:: Objective ::
Extract the first line through the line containing "return points" from the listing below, exactly as written.

:: Source material ::
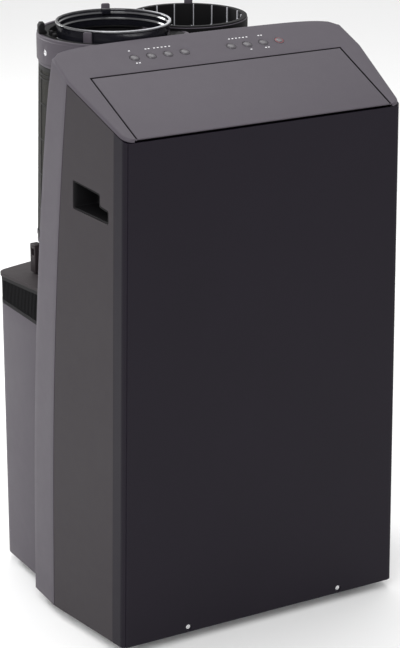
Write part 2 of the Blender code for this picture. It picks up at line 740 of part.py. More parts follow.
def column_shell(mat):
    """Wall of the column with the filter window in its left side."""
    def row(h):
        points = []
        for p in column_outline(drum_radius(h), RIGHT_DRUM, COLUMN_FRONT):
            foot = BOX_DEPTH - BOX_BOW * p.x ** 2 - COLUMN_SET_IN
            d = min(p.y, foot + COLUMN_LEAN * max(h - LID_HEIGHT, 0.0))
            points.append(at(p.x, d, h if h > 0 else lid_height(d) + GAP))
        return points

    rows = [row(h) for h in (0, FOOT_TOP, FOOT_TOP + 4 * MM, CAP_BOTTOM - 1 * MM - GAP)]
    middle = at((LEFT_PORT.x + RIGHT_PORT.x) / 2, (LEFT_PORT.y + RIGHT_PORT.y) / 2, 0)
    obj = skin("column_shell", rows, lambda p: Vector((p.x - middle.x, p.y - middle.y, 0)), mat)
    spread = 0.6 * MM / LEFT_DRUM
    wedge = [Vector(LEFT_PORT)] + arc(LEFT_PORT, 140 * MM, math.degrees(FILTER_FROM - spread),
                                      math.degrees(FILTER_TO + spread), 6)
    cut(obj, prism_bm(wedge, FILTER_BOTTOM - GAP, FILTER_TOP + GAP), "filter_window",
        Matrix.Translation(at(0, 0, 0)))
    return obj


def column_filter(mat):
    """Curved filter panel that fills the window, pulled off sideways for washing."""
    columns = [FILTER_FROM + (FILTER_TO - FILTER_FROM) * n / 8 for n in range(9)]
    rows = []
    for h in (FILTER_BOTTOM + GAP, FILTER_TOP - GAP):
        radius = drum_radius(h) - 0.2 * MM
        rows.append([at(LEFT_PORT.x + radius * math.cos(a), LEFT_PORT.y + radius * math.sin(a), h)
                     for a in columns])
    return skin("column_filter", rows, lambda p: Vector((-1, 0, 0)), mat, wall=2 * MM)


def column_cap(mat):
    """Grey cap: a deck carrying a high left collar with an inner shelf and a lower right one."""
    left = vertical(LEFT_PORT.x, LEFT_PORT.y, 0)
    right = vertical(RIGHT_PORT.x, RIGHT_PORT.y, 0)
    grow = CAP_OVERHANG - 1 * MM
    outline = column_outline(LEFT_DRUM + grow, RIGHT_DRUM + grow, CAP_FRONT + 6 * MM)
    obj = finish("column_cap", prism_bm(outline, CAP_BOTTOM, DECK_TOP), mat,
                 Matrix.Translation(at(0, 0, 0)))
    rim = LEFT_DRUM + CAP_OVERHANG
    collar = [(70 * MM, LEFT_SHELF - WALL), (rim - WALL, LEFT_SHELF - WALL),
              (rim - WALL, CAP_BOTTOM - 1 * MM), (rim, CAP_BOTTOM - 1 * MM), (rim, LEFT_COLLAR_TOP),
              (LEFT_RECESS, LEFT_COLLAR_TOP), (LEFT_RECESS, LEFT_SHELF), (70 * MM, LEFT_SHELF)]
    join(obj, turned_bm(collar, 40, closed=True), "left_collar", left)
    along = RIGHT_PORT - LEFT_PORT
    towards_right = left @ Matrix.Rotation(math.atan2(along.y, along.x), 4, "Z")
    collar_end = box_bm((52 * MM, -200 * MM, LEFT_SHELF + 0.3 * MM),
                        (300 * MM, 200 * MM, RIGHT_COLLAR_TOP + 20 * MM))
    cut(obj, collar_end, "collar_end", towards_right)
    rim = RIGHT_DRUM + CAP_OVERHANG
    collar = [(72 * MM, CAP_BOTTOM - 1 * MM), (rim, CAP_BOTTOM - 1 * MM), (rim, RIGHT_COLLAR_TOP),
              (72 * MM, RIGHT_COLLAR_TOP)]
    join(obj, turned_bm(collar, 36, closed=True), "right_collar", right)
    cut(obj, drum(79.6 * MM, LEFT_SHELF + 0.1 * MM, ADAPTOR_TOP), "adaptor_seat", left)
    cut(obj, drum(LEFT_HOLE, CAP_BOTTOM - 20 * MM, LEFT_COLLAR_TOP + 20 * MM), "left_hole", left)
    cut(obj, drum(RIGHT_HOLE, CAP_BOTTOM - 20 * MM, LEFT_COLLAR_TOP + 20 * MM), "right_hole", right)
    reach = 300 * MM
    roof_side = box_bm((-reach, -reach, CAP_BOTTOM - 10 * MM), (reach, CAP_FRONT, ADAPTOR_TOP + reach))
    cut(obj, roof_side, "roof_line", Matrix.Translation(at(0, 0, 0)))
    cut(obj, drum(CAP_SCREW_HOLE, -20 * MM, 20 * MM, 12), "screw_hole", screw_matrix(-1 * MM))
    hooks = ((left, 70, 82.3 * MM, LEFT_SHELF, 801 * MM, "rear_hook"),
             (left, -142, 82.3 * MM, LEFT_SHELF, 793 * MM, "front_hook"),
             (right, 60, 81 * MM, RIGHT_COLLAR_TOP, 784 * MM, "intake_hook"))
    for port, angle, radius, low, high, label in hooks:
        join(obj, box_bm((radius - 1.7 * MM, -6 * MM, low - 1 * MM), (radius + 1.7 * MM, 6 * MM, high)),
             label, port @ Matrix.Rotation(math.radians(angle), 4, "Z"))
    return obj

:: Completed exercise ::
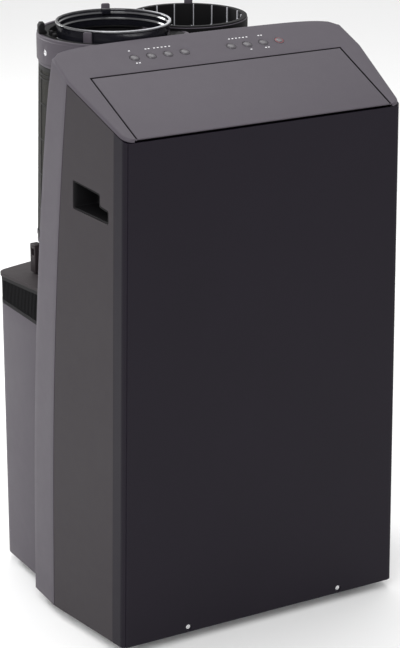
Write part 2 of the Blender code for this picture. It picks up at line 740 of part.py. More parts follow.
def column_shell(mat):
    """Wall of the column with the filter window in its left side."""
    def row(h):
        points = []
        for p in column_outline(drum_radius(h), RIGHT_DRUM, COLUMN_FRONT):
            foot = BOX_DEPTH - BOX_BOW * p.x ** 2 - COLUMN_SET_IN
            d = min(p.y, foot + COLUMN_LEAN * max(h - LID_HEIGHT, 0.0))
            points.append(at(p.x, d, h if h > 0 else lid_height(d) + GAP))
        return points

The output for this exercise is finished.